(Scripts that build objects)
==================================================
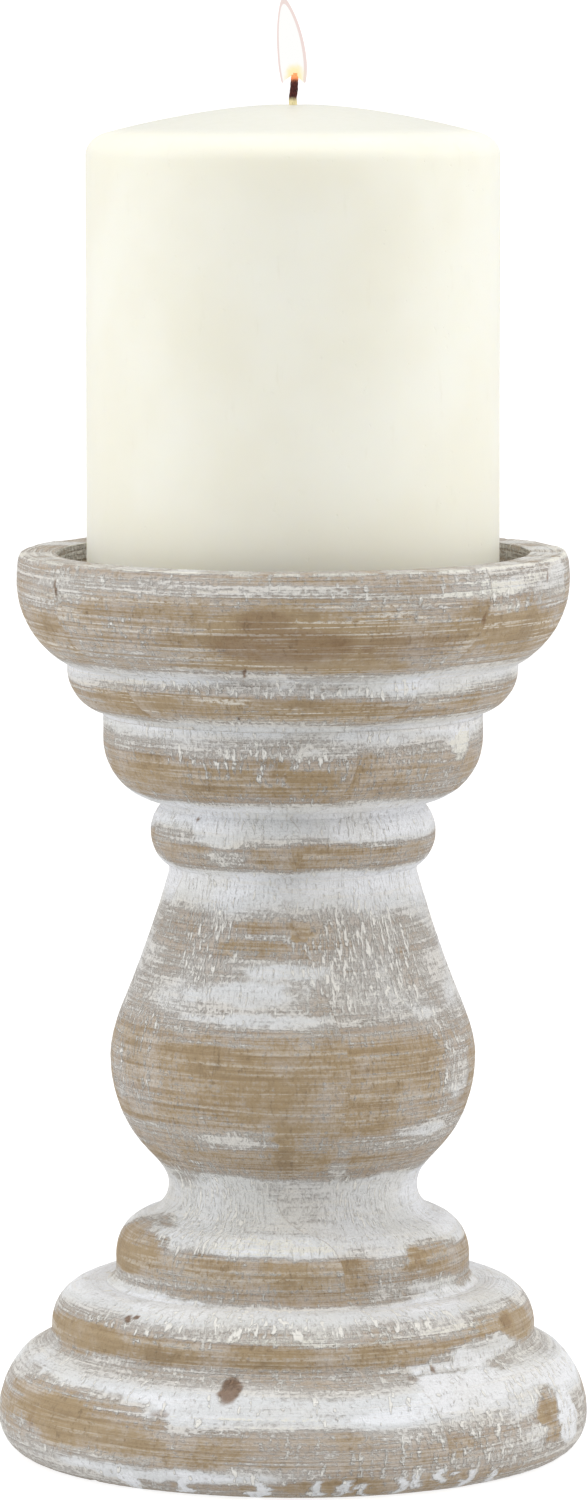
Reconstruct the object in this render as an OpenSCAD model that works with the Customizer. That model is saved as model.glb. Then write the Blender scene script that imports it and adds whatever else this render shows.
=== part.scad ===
// Turned wooden candlestick that holds one pillar candle.
// Millimetres, +Z up. The origin is the middle of the felt disc's underside.
// The wood is three turned sections, base, stem and cup, joined by round tenons
// and two wood screws. Each section is turned from three boards glued face to face.

/* [Base] */
// Widest diameter of the foot
foot_d = 100.8; // [98:0.2:104]
// Height of the foot's widest point
foot_z = 5.8; // [5:0.1:6.4]
// Radius of the foot's upper curve
foot_round = 15; // [14:0.5:17]
// Diameter of the step above the foot
step_d = 82.6; // [80:0.2:84]
// Height of the centre of the step's rounded edge
step_z = 21.4; // [21:0.1:22]
// Radius of the step's rounded edge
step_round = 7.2; // [7:0.1:7.6]

/* [Stem] */
// Diameter of the roll at the stem's lower end
collar_d = 60.4; // [58:0.2:61]
// Height of the middle of that roll
collar_z = 33.5; // [33:0.1:34]
// Radius of that roll's upper curve
collar_round = 7.1; // [6.8:0.1:7.4]
// Diameter of the narrow neck above it
neck_d = 42.3; // [40:0.1:44]
// Height of the neck
neck_z = 45.3; // [44.8:0.1:46]
// Widest diameter of the baluster
baluster_d = 62.3; // [60:0.1:64]
// Height of the baluster's widest point
baluster_z = 67.5; // [66:0.5:69]
// Diameter of the groove above the baluster
throat_d = 42; // [41:0.1:42.6]
// Height of that groove
throat_z = 99.4; // [99:0.1:99.8]
// Diameter of the small bead
bead_d = 48.5; // [48:0.1:49]
// Height of the small bead's middle
bead_z = 106; // [105.8:0.1:106.4]
// Radius of the small bead's curve
bead_round = 6.84; // [6.7:0.02:7]
// Diameter of the large bead at the stem's upper end
bell_d = 64.5; // [63:0.1:65]
// Height of the large bead's widest point
bell_z = 122; // [121.5:0.1:122.4]
// Radius of the large bead's lower curve
bell_round = 10.7; // [10.4:0.1:10.9]
// Height of the stem's top, on which the cup sits
stem_top = 126; // [125.6:0.1:126.4]

/* [Cup] */
// Diameter of the ring under the bowl
ring_d = 76.5; // [75:0.1:78]
// Height of that ring's widest point
ring_z = 134; // [133.8:0.1:134.4]
// Radius of that ring's lower curve
ring_round = 7.5; // [7.3:0.1:7.7]
// Widest diameter of the bowl
bowl_d = 93.8; // [92:0.2:96]
// Height of the bowl's widest point
bowl_z = 149; // [148.6:0.1:149.4]
// Radius of the bowl's lower curve
bowl_round = 15.8; // [15.6:0.1:16]
// Height of the rim
rim_z = 153.6; // [153:0.1:155]
// Diameter of the recess that holds the candle
recess_d = 80.4; // [78:0.2:82]
// Depth of that recess
recess_depth = 12; // [11:0.5:12.5]

/* [Joinery] */
// Diameter of the stem's two round tenons
tenon_d = 24; // [20:0.5:28]
// Length of the lower tenon
base_tenon = 17; // [14:0.5:18]
// Length of the upper tenon
cup_tenon = 9; // [7:0.5:9.5]
// Glue gap around a tenon
glue_gap = 0.1; // [0.05:0.05:0.3]
// Distance from the axis to the base's two glue lines
base_joint = 20.5; // [18:0.5:26]
// Distance from the axis to the stem's two glue lines
stem_joint = 18.7; // [16:0.1:20]
// Distance from the axis to the cup's two glue lines
cup_joint = 29.4; // [24:0.2:32]
// Direction that the base's and the stem's glue lines face, in degrees
stem_turn = -125; // [-180:5:180]
// Direction that the cup's glue lines face, in degrees
cup_turn = -97; // [-180:1:180]

/* [Hardware] */
// Outer diameter of the screws' thread
thread_d = 4; // [3.5:0.1:4.5]
// Diameter at the root of the thread
root_d = 2.9; // [2.4:0.1:3]
// Pitch of the thread
thread_pitch = 2; // [1.6:0.2:2.4]
// Length of the screw that holds the base
base_screw_l = 40; // [32:1:42]
// Length of the screw that holds the cup
cup_screw_l = 35; // [25:1:38]
// Diameter of both screw heads
head_d = 8; // [7.4:0.2:8.6]
// Diameter of the washer
washer_d = 12; // [10:0.5:13]
// Diameter of the felt disc
felt_d = 84; // [70:1:86]
// Thickness of the felt disc
felt_t = 1; // [0.8:0.1:1.2]

/* [Candle] */
// Diameter of the candle
candle_d = 70; // [60:1:70]
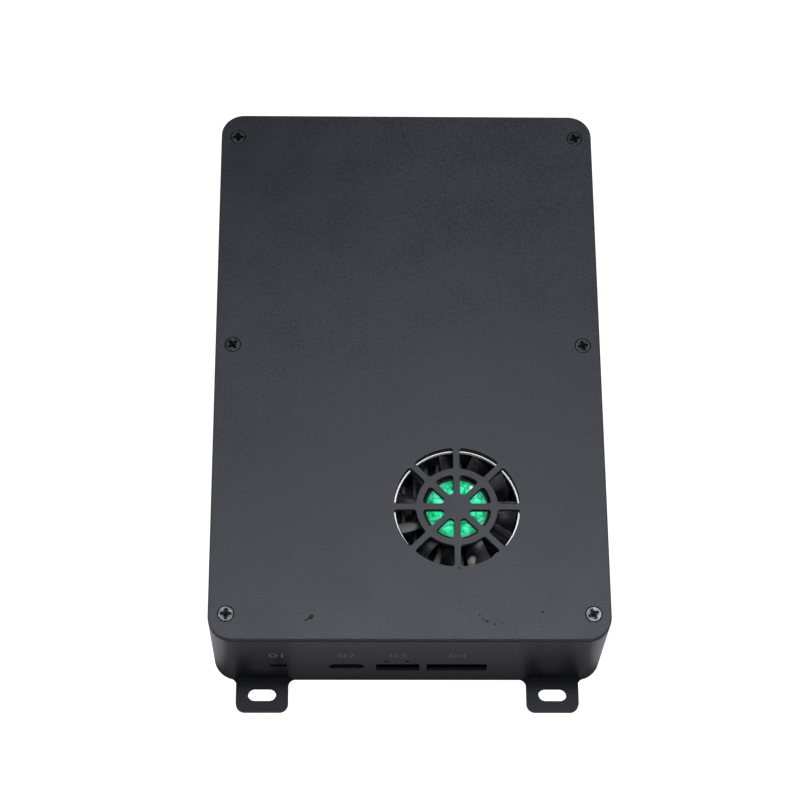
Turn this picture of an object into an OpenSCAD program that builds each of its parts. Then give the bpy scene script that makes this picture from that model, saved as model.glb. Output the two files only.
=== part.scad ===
// Boxed single board computer: a closed metal case with a fan under a grille in its cover,
// four mounting ears, card and cable sockets in the front and rear walls, and its board inside.
// Units are millimetres. The origin is the middle of the underside, +Z is up, and the front
// wall with the card slots faces -Y.

/* [Case] */
// Width over the two side walls
case_w = 107; // [105:0.5:110]
// Length from the front wall to the rear wall
case_l = 159.3; // [158:0.1:162]
// Height of the closed case
case_h = 36.3; // [36:0.1:38]
// Radius of the upright corners
corner_r = 6.5; // [6:0.1:7]
// Thickness of the walls
wall_t = 2.5; // [2.3:0.1:2.7]
// Thickness of the floor
floor_t = 2; // [1.8:0.1:2.2]
// Thickness of the cover plate
cover_t = 1.5; // [1.4:0.1:1.7]
// Chamfer on the outer edges of case and cover
edge_c = 0.3; // [0.2:0.05:0.4]

/* [Mounting ears] */
// Width of an ear
ear_w = 14.4; // [13.5:0.1:15]
// Reach of an ear beyond the wall
ear_reach = 9.35; // [9:0.05:11]
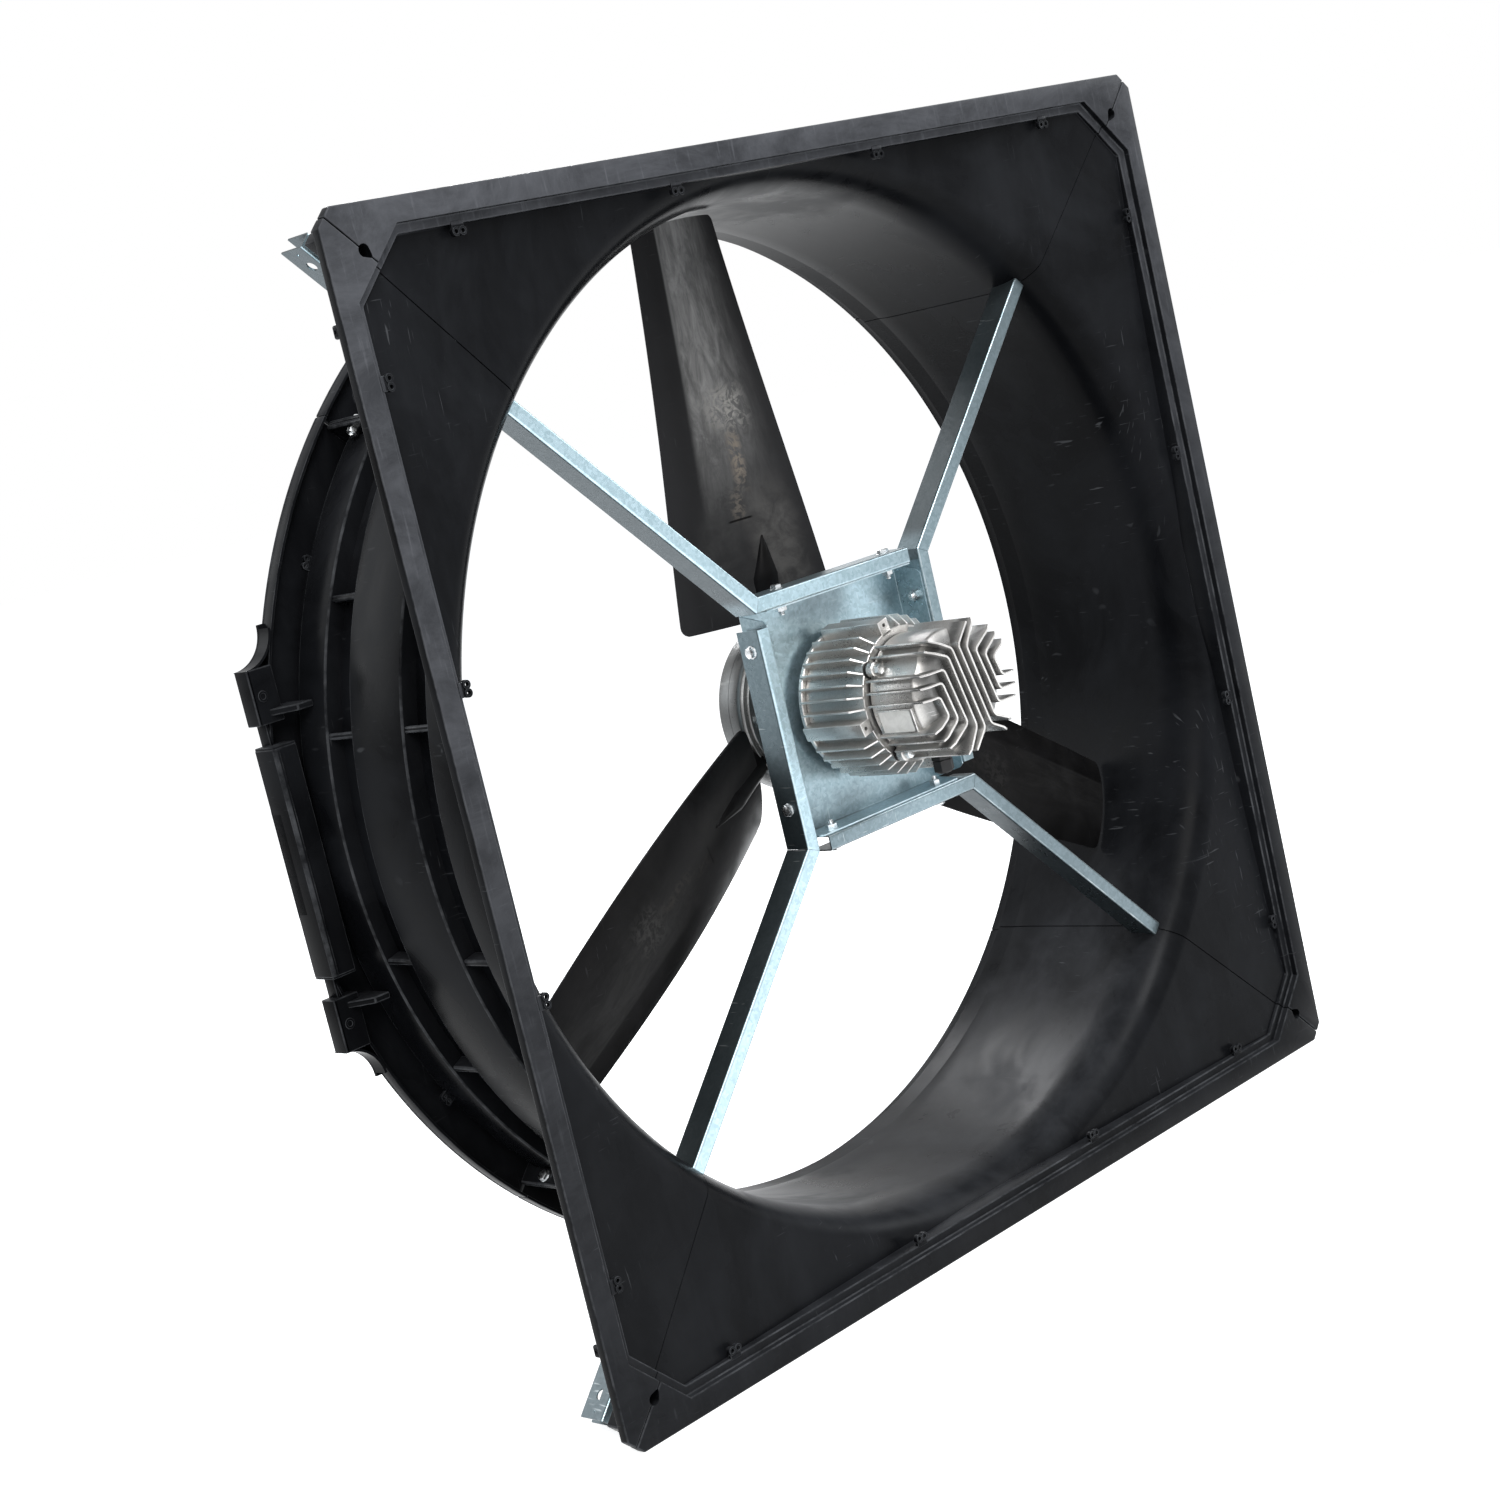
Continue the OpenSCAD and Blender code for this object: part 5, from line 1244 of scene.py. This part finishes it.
def hexHead(part, across, low, high):
    head, flatR = startPart(), across * headShape["flat"]
    corner = across / math.sqrt(3)
    bmesh.ops.create_cone(head, cap_ends=True, segments=6, radius1=corner, radius2=corner, depth=high - low)
    bmesh.ops.translate(head, verts=head.verts, vec=(0, 0, (high + low) / 2))
    level = [e for e in head.edges if abs(e.verts[0].co.z - e.verts[1].co.z) < 1e-6]
    bmesh.ops.subdivide_edges(head, edges=level, cuts=7)
    top = [f for f in head.faces if f.normal.z > 0.5]
    bmesh.ops.inset_region(head, faces=top, thickness=across * headShape["inset"], depth=0.0,
                           use_even_offset=True)
    # a round flat on top; outside it the corners are turned down to a cone
    flat = set(v for f in top for v in f.verts)
    for vert in head.verts:
        if vert in flat:
            around = vert.co.xy.normalized() * flatR
            vert.co.x, vert.co.y = around.x, around.y
        elif vert.co.z > high - 1e-6:
            vert.co.z -= (vert.co.xy.length - flatR) * headShape["slope"]
    upright = [e for e in head.edges if abs(e.verts[0].co.z - e.verts[1].co.z) > (high - low) * 0.4
               and e.verts[0].co.xy.length > corner * 0.97]
    softenEdges(head, upright, across * headShape["edge"], 2)
    joinPart(part, head)


def hexBolt(across, headHigh, shank, length, collar=0.475):
    bolt = startPart()
    hexHead(bolt, across, 0.0005, headHigh)
    reach = across * collar
    joinPart(bolt, lathe([(0, 0.0009), (reach - 0.0004, 0.0009), (reach, 0.0006), (reach, 0.0), (shank, 0.0)] +
                         threadProfile(shank, -length * 0.35, -length + 0.001) +
                         [(shank * 0.8, -length), (0, -length)]))
    return bolt


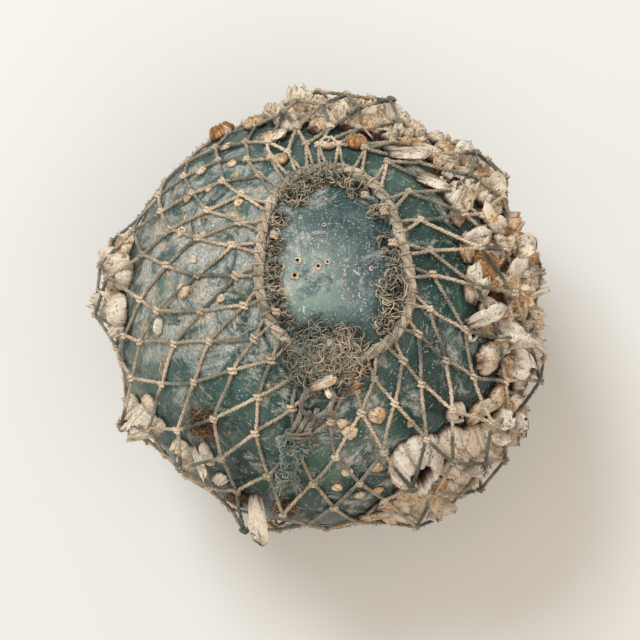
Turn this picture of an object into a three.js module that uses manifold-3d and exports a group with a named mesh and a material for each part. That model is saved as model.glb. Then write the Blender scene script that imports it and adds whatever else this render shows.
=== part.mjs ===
// Glass fishing float in its net, with a rope ring, a lashing and a crust of barnacles.
// Millimetres, +Z up. The origin is the centre of the flat rest spot under the float.
import * as THREE from 'three';
import * as BufferGeometryUtils from 'three/addons/utils/BufferGeometryUtils.js';
import Module from 'manifold-3d';

const wasm = await Module();
wasm.setup();

// The glass ball and what it rests on.
const ballRadius = 150;
const ballHeight = 155;
const ballDetail = 5;
const gap = 0.3;
const mergeTolerance = 0.25;

// Places on the ball are a bearing, counted from +X towards +Y, and a drop, counted from the top.
const ringBearing = 82;
const ringDrop = 14.5;
const ringRopeRadius = 3.8;
const ringMeanAngle = 21.9;
const ringOval = 3.5;
const ringSkew = 0.8;
const ringEgg = 0.9;
const ringSteps = 24;

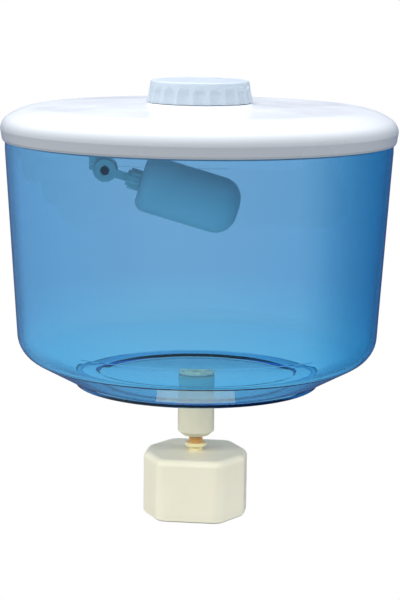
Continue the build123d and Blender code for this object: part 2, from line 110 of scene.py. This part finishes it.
def clearTank(name, look):
    """Clear moulded plastic, tinted by height, darkened towards +X by a painted shade and at grazing
    angles by a painted navy shade, over what its thickness absorbs.
    """
    drawnOut = (1.0, 1.0, 0.08)
    flowDepth = 0.0004
    material, tree, output, place = newMaterial(name)
    squash = addNode(tree, "ShaderNodeMapping", Vector=place, Scale=drawnOut)
    flow = addNode(
        tree, "ShaderNodeTexNoise", Vector=squash.outputs["Vector"], Scale=look["flow"], Detail=3.0,
    )
    bump = addNode(
        tree, "ShaderNodeBump", Height=flow.outputs["Fac"], Strength=look["relief"], Distance=flowDepth,
    )
    where = addNode(tree, "ShaderNodeSeparateXYZ", Vector=place)
    facing = tree.nodes.new("ShaderNodeLayerWeight").outputs["Facing"]
    tint = linear(look["foot"])
    # The facing ramp paints a navy shade where the tank is seen at grazing angles, and the side ramp
    # paints shade towards +X.
    for key, source in (("upper", where.outputs["Z"]), ("right", where.outputs["X"]), ("edge", facing)):
        start, end, code = look[key]
        ramp = addNode(tree, "ShaderNodeMapRange", Value=source, From_Min=start, From_Max=end)
        step = addNode(
            tree, "ShaderNodeMix", {"data_type": "RGBA", "blend_type": "MULTIPLY"},
            in0=ramp.outputs["Result"], in6=tint, in7=linear(code),
        )
        tint = step.outputs[2]
    shader = addNode(
        tree, "ShaderNodeBsdfPrincipled", Base_Color=tint, Normal=bump.outputs["Normal"],
        Transmission_Weight=1.0, Roughness=look["rough"], IOR=look["ior"],
    )
    body = addNode(tree, "ShaderNodeVolumeAbsorption", Color=look["body"], Density=look["density"])
    tree.links.new(shader.outputs[0], output.inputs["Surface"])
    tree.links.new(body.outputs[0], output.inputs["Volume"])
    return material


# Camera: the photograph's view, 1.44 m in front and tilted down a little
cameraPlace = (0.00198, -1.4429, 0.3174 + footHeight)
cameraTilt = 9.964
cameraRoll = 0.7
camera = bpy.data.objects.new("camera", bpy.data.cameras.new("camera"))
bpy.context.scene.collection.objects.link(camera)
camera.data.sensor_width = 36.0
camera.data.lens = 113.8
camera.location = cameraPlace
camera.rotation_euler = (math.radians(90 - cameraTilt), 0.0, 0.0)
camera.rotation_euler.rotate_axis("Z", math.radians(cameraRoll))
camera.data.clip_start = 0.05
camera.data.clip_end = 20.0
bpy.context.scene.camera = camera
print("camera set")

# Clear blue styrene-acrylonitrile, injection moulded: glossy and pale face on; its edges go navy partly
# through what the plastic absorbs and partly through a painted shade at grazing angles.
# Each tint has the values of height, side or facing where it starts and is whole, and its colour.
# The right tint is painted shade: it darkens the tank towards +X, as if the light came from the left.
tankMaterial = clearTank("clear_blue_styrene", {
    "foot": "FFFFFF", "upper": (0.12, 0.17, "FFEBF1"), "right": (0.085, 0.14, "A2D2E0"),
    "edge": (0.72, 0.97, "4C6C90"), "rough": 0.02, "ior": 1.52, "flow": 60.0,
    "relief": 0.05, "body": (0.17, 0.74, 0.93, 1.0), "density": 395.0,
})
# White impact polystyrene, moulded in a polished tool: bright, with a soft broad highlight
lidMaterial = wornPlastic("white_polystyrene", {
    "dark": "ECEFF2", "light": "F6F8FA", "blotch": 6.0, "gloss": 0.24, "spread": 0.05,
    "grain": 900.0, "relief": 0.04, "soft": 0.08, "depth": 0.003,
})
# Natural polypropylene cap: milky, slightly blue in the shade
capMaterial = wornPlastic("milky_polypropylene", {
    "dark": "D0DCE6", "light": "DCE6EE", "blotch": 30.0, "gloss": 0.34, "spread": 0.06,
    "grain": 1200.0, "relief": 0.06, "soft": 0.25, "depth": 0.004,
})
# Silicone rubber ring: matte, greyish and slightly see-through
sealMaterial = wornPlastic("grey_silicone", {
    "dark": "C6C8CA", "light": "D8DADB", "blotch": 40.0, "gloss": 0.55, "spread": 0.08,
    "grain": 1500.0, "relief": 0.1, "soft": 0.3, "depth": 0.002,
})
# Black nitrile rubber: matte with a grey bloom
rubberMaterial = wornPlastic("black_nitrile", {
    "dark": "141416", "light": "2A2A2D", "blotch": 120.0, "gloss": 0.62, "spread": 0.1,
    "grain": 2400.0, "relief": 0.15,
})
# Acetal: dense off-white, waxy, used for the valve's body, nut and plug
acetalMaterial = wornPlastic("white_acetal", {
    "dark": "D8DAD4", "light": "E8E9E4", "blotch": 60.0, "gloss": 0.4, "spread": 0.07,
    "grain": 1800.0, "relief": 0.08, "soft": 0.15, "depth": 0.002,
})
# Grey acetal of the push-fit's collet
colletMaterial = wornPlastic("grey_acetal", {
    "dark": "7C8188", "light": "8E949B", "blotch": 90.0, "gloss": 0.42, "spread": 0.07,
    "grain": 1800.0, "relief": 0.08,
})
# Lever and nut: plain polypropylene, a little yellowed by chlorine
leverMaterial = wornPlastic("plain_polypropylene", {
    "dark": "CDD0CA", "light": "DEE0DA", "blotch": 70.0, "gloss": 0.45, "spread": 0.08,
    "grain": 1600.0, "relief": 0.1, "soft": 0.1, "depth": 0.002,
})
# Dark zinc-plated steel screw
screwMaterial = wornPlastic("dark_plated_steel", {
    "dark": "2C2E33", "light": "484B52", "blotch": 200.0, "gloss": 0.35, "spread": 0.12,
    "grain": 3000.0, "relief": 0.2, "metal": 0.9,
})
# Foamed polyethylene with a closed skin: matte, faintly pitted
foamMaterial = wornPlastic("skinned_foam", {
    "dark": "D6DAD8", "light": "E4E7E5", "blotch": 25.0, "gloss": 0.6, "spread": 0.08,
    "grain": 700.0, "relief": 0.25,
})
# Outlet: unpigmented polypropylene, cream and slightly dull
outletMaterial = wornPlastic("cream_polypropylene", {
    "dark": "D6D4BE", "light": "E2E0CC", "blotch": 50.0, "gloss": 0.42, "spread": 0.07,
    "grain": 1500.0, "relief": 0.08, "soft": 0.15, "depth": 0.003,
})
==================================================
Print only the lines from the top of the data above down to the line holding "stem_top = 126; // [125.6:0.1:126.4]", inclusive.

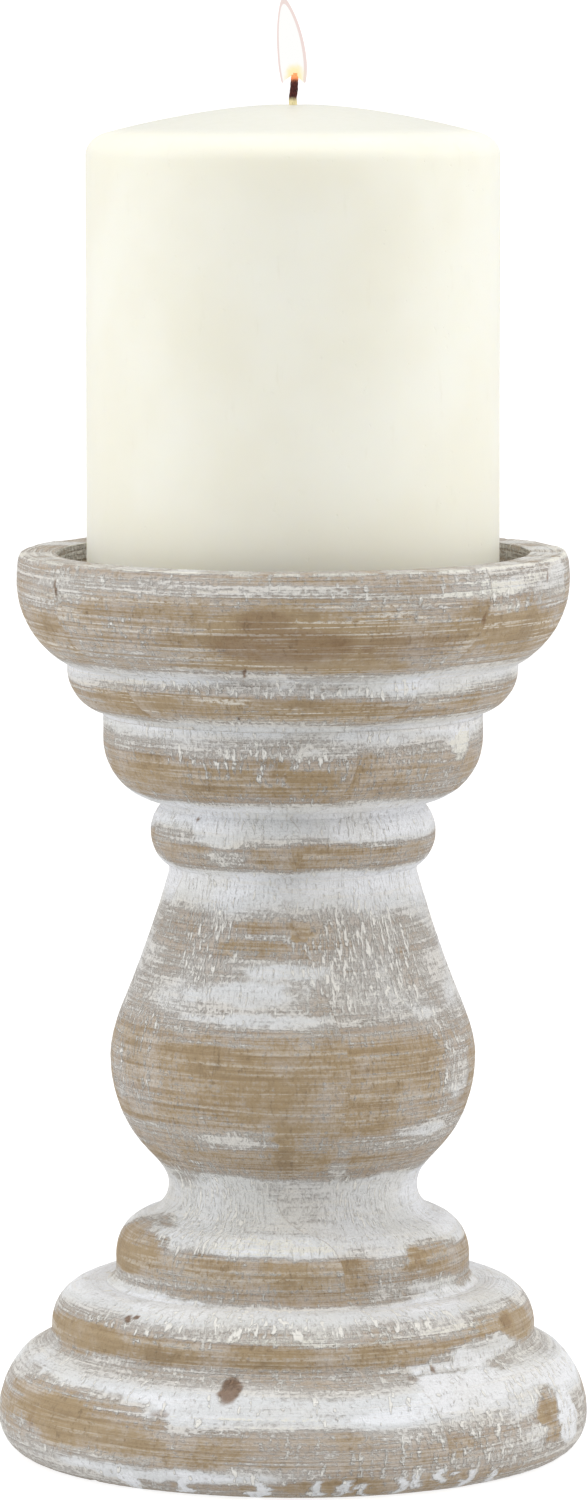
Reconstruct the object in this render as an OpenSCAD model that works with the Customizer. That model is saved as model.glb. Then write the Blender scene script that imports it and adds whatever else this render shows.
=== part.scad ===
// Turned wooden candlestick that holds one pillar candle.
// Millimetres, +Z up. The origin is the middle of the felt disc's underside.
// The wood is three turned sections, base, stem and cup, joined by round tenons
// and two wood screws. Each section is turned from three boards glued face to face.

/* [Base] */
// Widest diameter of the foot
foot_d = 100.8; // [98:0.2:104]
// Height of the foot's widest point
foot_z = 5.8; // [5:0.1:6.4]
// Radius of the foot's upper curve
foot_round = 15; // [14:0.5:17]
// Diameter of the step above the foot
step_d = 82.6; // [80:0.2:84]
// Height of the centre of the step's rounded edge
step_z = 21.4; // [21:0.1:22]
// Radius of the step's rounded edge
step_round = 7.2; // [7:0.1:7.6]

/* [Stem] */
// Diameter of the roll at the stem's lower end
collar_d = 60.4; // [58:0.2:61]
// Height of the middle of that roll
collar_z = 33.5; // [33:0.1:34]
// Radius of that roll's upper curve
collar_round = 7.1; // [6.8:0.1:7.4]
// Diameter of the narrow neck above it
neck_d = 42.3; // [40:0.1:44]
// Height of the neck
neck_z = 45.3; // [44.8:0.1:46]
// Widest diameter of the baluster
baluster_d = 62.3; // [60:0.1:64]
// Height of the baluster's widest point
baluster_z = 67.5; // [66:0.5:69]
// Diameter of the groove above the baluster
throat_d = 42; // [41:0.1:42.6]
// Height of that groove
throat_z = 99.4; // [99:0.1:99.8]
// Diameter of the small bead
bead_d = 48.5; // [48:0.1:49]
// Height of the small bead's middle
bead_z = 106; // [105.8:0.1:106.4]
// Radius of the small bead's curve
bead_round = 6.84; // [6.7:0.02:7]
// Diameter of the large bead at the stem's upper end
bell_d = 64.5; // [63:0.1:65]
// Height of the large bead's widest point
bell_z = 122; // [121.5:0.1:122.4]
// Radius of the large bead's lower curve
bell_round = 10.7; // [10.4:0.1:10.9]
// Height of the stem's top, on which the cup sits
stem_top = 126; // [125.6:0.1:126.4]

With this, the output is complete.